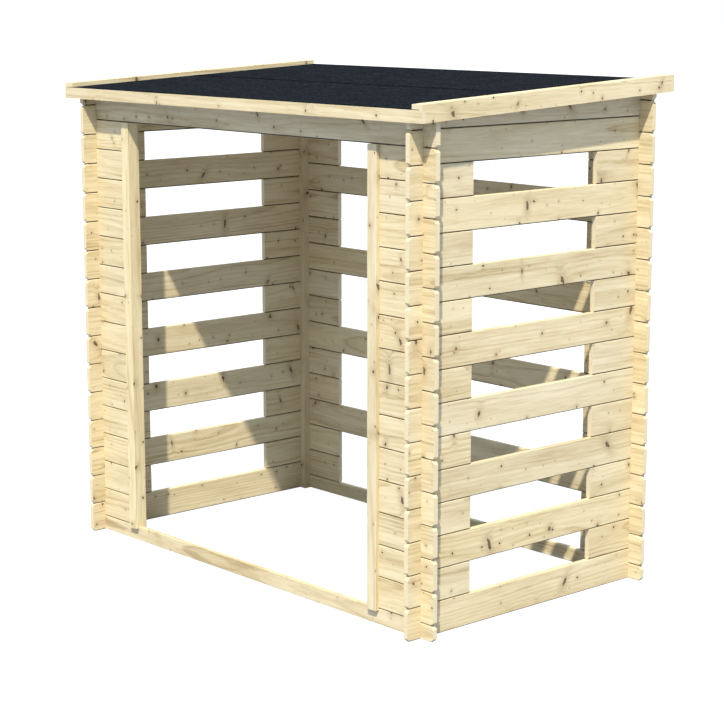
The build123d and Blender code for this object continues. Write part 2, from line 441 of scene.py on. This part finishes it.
def knot_colours(tree, colour, spot, small, large):
    """Lays the knots over the wood's colour, and gives their cores for the surface."""
    halo = tree.plus(
        tree.times(small.halo, tree.times(small.present, SMALL_HALO)),
        tree.times(large.halo, tree.times(large.present, LARGE_HALO)),
    )
    halo = tree.math("MINIMUM", halo, MOST_HALO)
    colour = tree.mix(tree.times(halo, spot.side), colour, rgba(KNOT_HALO))
    core = tree.times(tree.largest(small.core, large.core), spot.side)
    centre = tree.mix(large.core, rgba(SMALL_KNOT), rgba(LARGE_KNOT))
    year = tree.scaled(tree.math("SINE", tree.times(large.reach, KNOT_YEARS)), 0.5, 0.5)
    rim = tree.largest(tree.times(year, YEAR_SHARE), tree.step(large.reach, *RIM_EDGE))
    centre = tree.mix(tree.times(large.core, rim), centre, rgba(KNOT_RIM))
    return tree.mix(tree.times(core, CORE_SHADE), colour, centre), core


def painted_gap_shade(tree, colour, spot, lay):
    """Darkens the narrow gap under a plank with painted shade, since little light comes from it,
    and paints a softer shade on the face just above the gap.
    """
    above = tree.plus(spot.v, lay.pitch / 2)
    higher = tree.math("GREATER_THAN", above, GAP_FROM)
    gap = tree.times(higher, tree.math("LESS_THAN", above, GAP_TO))
    gap = tree.times(gap, tree.math("LESS_THAN", tree.absolute(spot.w), GAP_FLOOR))
    # painted shade on the face just above the gap, fading upwards
    painted_lip = tree.times(tree.step(above, *LIP, LIP_SHADE, 0.0), higher)
    shade = tree.times(tree.largest(gap, painted_lip), spot.side)
    return tree.mix(shade, colour, rgba(GAP_SHADE_COLOUR))


def wood(name, lay):
    """Planed softwood whose growth rings are cut as in real boards."""
    tree = Tree(bpy.data.materials.new(name))
    spot = locate(tree, lay)
    small = knots(tree, spot, SMALL_KNOTS)
    large = knots(tree, spot, LARGE_KNOTS)
    fine, fibre, depth = grain(tree, spot, tree.plus(small.push, large.push))

    tint = tree.ramp(spot.chances[2], PLANK_TINTS)
    colour = tree.mix(1.0, tree.ramp(depth, SPRUCE), tint, "MULTIPLY")
    colour, core = knot_colours(tree, colour, spot, small, large)
    saw = tree.noise(tree.stretched(spot.saw_point, SAW_MARKS), detail=3.0)
    sawn = tree.total((fine, *SAWN_RING_DEPTH), (saw, *SAWN_MARK_DEPTH))
    colour = tree.mix(spot.end, colour, tree.ramp(sawn, SAWN_END))
    # painted shade in the gap under each stacked plank and on the face just above it
    if lay.middle_across is None:
        colour = painted_gap_shade(tree, colour, spot, lay)

    height = tree.total(
        (fine, RING_RELIEF),
        (fibre, FIBRE_RELIEF),
        (core, KNOT_RELIEF),
        (tree.times(spot.end, saw), SAWN_RELIEF),
    )
    bump = tree.add("Bump", {"Height": height, **WOOD_RELIEF})
    tree.surface({
        "Base Color": colour,
        "Roughness": tree.total((fibre, *WOOD_ROUGHNESS), (core, KNOT_ROUGHNESS)),
        "Specular IOR Level": WOOD_SPECULAR,
        "Normal": bump.outputs[0],
    })
    return tree.owner


def felt_finish():
    """Bitumen felt with a dark mineral grit, and bare black bitumen along the lap."""
    tree = Tree(bpy.data.materials.new("roofing_felt"))
    place = tree.add("TexCoord").outputs["Object"]
    grit = tree.add("TexVoronoi", {"Vector": place, "Scale": GRIT_SCALE})
    pick = tree.parts(grit.outputs["Color"])[0]
    speckles = tree.add("TexVoronoi", {"Vector": place, "Scale": SPECKLE_SCALE})
    speckle = tree.parts(speckles.outputs["Color"])[0]
    cloud = tree.noise(place, FELT_CLOUD_SCALE, 4.0, 0.65)
    shade = tree.total(
        (pick, GRIT_SHADE),
        (tree.times(speckle, speckle), SPECKLE_SHADE),
        (cloud, *CLOUD_SHADE),
    )
    colour = tree.ramp(shade, FELT_GRIT)

    facing_y = tree.parts(tree.add("NewGeometry").outputs["True Normal"])[Y]
    edge = tree.step(facing_y, *FELT_EDGE_TURN, 1.0, 0.0)
    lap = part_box("felt_rear")[0][1]
    from_lap = tree.absolute(tree.plus(tree.parts(place)[Y], BARE_MIDDLE - lap))
    bleed = tree.centred(tree.noise(place, BLEED_SCALE), BLEED)
    band = tree.step(tree.plus(from_lap, bleed), *BARE_EDGE, 1.0, 0.0)
    colour = tree.mix(tree.largest(edge, band), colour, rgba(BITUMEN))

    height = tree.total((grit.outputs["Distance"], -1.0), (pick, 0.7))
    bump = tree.add("Bump", {"Height": height, **FELT_RELIEF})
    tree.surface({
        "Base Color": colour,
        "Roughness": tree.scaled(pick, *FELT_ROUGHNESS),
        "Specular IOR Level": 0.0,
        "Normal": bump.outputs[0],
    })
    return tree.owner


def paint(material, names):
    """Gives a material to nodes of the frame."""
    for name in names:
        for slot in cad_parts[name].material_slots:
            slot.material = material


def planks_of(walls, kinds):
    """The nodes of those walls whose names hold one of the kinds."""
    return [
        name for name in sorted(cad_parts)
        if name.startswith(walls) and any(kind in name for kind in kinds)
    ]


def make_floor():
    """A floor that looks white to the camera, and throws a soft light back up."""
    far = FLOOR_REACH
    corners = [(-far, -far, 0), (far, -far, 0), (far, far, 0), (-far, far, 0)]
    mesh = bpy.data.meshes.new("floor")
    mesh.from_pydata(corners, [], [(0, 1, 2, 3)])
    floor = bpy.data.objects.new("floor", mesh)
    floor.location.z = -FLOOR_DROP
    bpy.context.scene.collection.objects.link(floor)
    tree = Tree(bpy.data.materials.new("pale_floor"))
    seen = tree.add("LightPath").outputs["Is Camera Ray"]
    tree.surface({
        "Base Color": tree.mix(seen, rgba(FLOOR_BOUNCE), rgba(FLOOR_SEEN)),
        "Roughness": 1.0,
        "Specular IOR Level": 0.0,
        "Emission Color": rgba(WHITE),
        "Emission Strength": tree.times(seen, FLOOR_GLOW),
    })
    mesh.materials.append(tree.owner)


def make_sky():
    """White behind the part, and a light that grows from the horizon upwards."""
    tree = Tree(bpy.data.worlds.new("sky"))
    seen = tree.add("LightPath").outputs["Is Camera Ray"]
    height = tree.parts(tree.add("TexCoord").outputs["Generated"])[Z]
    sky = tree.mix(height, rgba(HORIZON), rgba(ZENITH))
    ambient = tree.add("Background", {"Color": sky})
    backdrop = tree.add("Background", {"Color": rgba(WHITE)})
    both = tree.add(
        "MixShader", {0: seen, 1: ambient.outputs[0], 2: backdrop.outputs[0]})
    tree.put(both.outputs[0], tree.nodes["World Output"].inputs[0])
    bpy.context.scene.world = tree.owner


def make_sun():
    light = bpy.data.lights.new("sun", "SUN")
    light.energy = SUN_STRENGTH
    light.angle = math.radians(SUN_WIDTH)
    light.color = SUN_COLOUR
    sun = bpy.data.objects.new("sun", light)
    sun.rotation_mode = "QUATERNION"
    sun.rotation_quaternion = (-Vector(TO_SUN)).to_track_quat("-Z", "Y")
    bpy.context.scene.collection.objects.link(sun)


def make_camera():
    data = bpy.data.cameras.new("camera")
    data.lens = LENS
    data.sensor_width = SENSOR
    camera = bpy.data.objects.new("camera", data)
    camera.location = CAMERA_AT
    camera.rotation_euler = (math.radians(90 - CAMERA_PITCH), 0.0, math.radians(CAMERA_YAW))
    bpy.context.scene.collection.objects.link(camera)
    bpy.context.scene.camera = camera


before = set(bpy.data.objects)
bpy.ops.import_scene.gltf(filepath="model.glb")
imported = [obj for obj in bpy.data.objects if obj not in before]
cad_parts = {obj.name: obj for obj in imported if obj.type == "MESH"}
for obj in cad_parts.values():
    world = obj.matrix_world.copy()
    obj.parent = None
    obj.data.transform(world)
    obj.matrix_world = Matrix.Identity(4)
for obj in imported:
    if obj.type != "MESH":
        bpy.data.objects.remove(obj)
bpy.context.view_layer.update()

side_planks = planks_of(("left_", "right_"), ("rails", "stubs", "gable"))
cross_planks = planks_of(
    ("front_", "rear_"), ("rail", "stubs", "sill", "header", "top_board"))
wooden = [
    ("plank_wood_sides", Lay(Y, Z, COURSE, SIDE_OFFSET, None, WALL_X, 1.0), side_planks),
    ("plank_wood_cross", Lay(X, Z, COURSE, CROSS_OFFSET, None, WALL_Y, 2.0), cross_planks),
    ("post_wood_front", Lay(Z, X, WHOLE, CENTRED, POST_X, WALL_Y, 3.0),
     ["left_jamb_post", "right_jamb_post"]),
    ("post_wood_rear", Lay(Z, X, WHOLE, CENTRED, BATTEN_X, BATTEN_Y, 4.0),
     ["rear_left_batten", "rear_right_batten"]),
    ("roof_board_wood", Lay(Y, X, BOARD_PITCH, BOARDS / 2, None, ROOF_Z, 5.0),
     ["roof_boards"]),
    ("trim_wood_cross", Lay(X, Z, WHOLE, CENTRED, CROSS_FASCIA_Z, CROSS_FASCIA_Y, 6.0),
     ["front_fascia", "rear_fascia"]),
    ("trim_wood_sides", Lay(Y, Z, WHOLE, CENTRED, SIDE_FASCIA_Z, SIDE_FASCIA_X, 7.0),
     ["left_fascia", "right_fascia"]),
    ("trim_wood_strips", Lay(Y, X, WHOLE, CENTRED, STRIP_X, STRIP_Z, 8.0),
     ["left_cover_strip", "right_cover_strip"]),
]
for material_name, lay, nodes in wooden:
    paint(wood(material_name, lay), nodes)
paint(felt_finish(), ["felt_front", "felt_rear"])

make_floor()
make_sky()
make_sun()
make_camera()
bpy.context.scene.view_settings.view_transform = "Standard"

┄┄┄┄┄┄

Using the data above, repeat exactly the lines that begin at the line with "obj.matrix_world = Matrix.Identity(4)" and end at the line with "bpy.context.view_layer.update()", both ends included.

    obj.matrix_world = Matrix.Identity(4)
for obj in imported:
    if obj.type != "MESH":
        bpy.data.objects.remove(obj)
bpy.context.view_layer.update()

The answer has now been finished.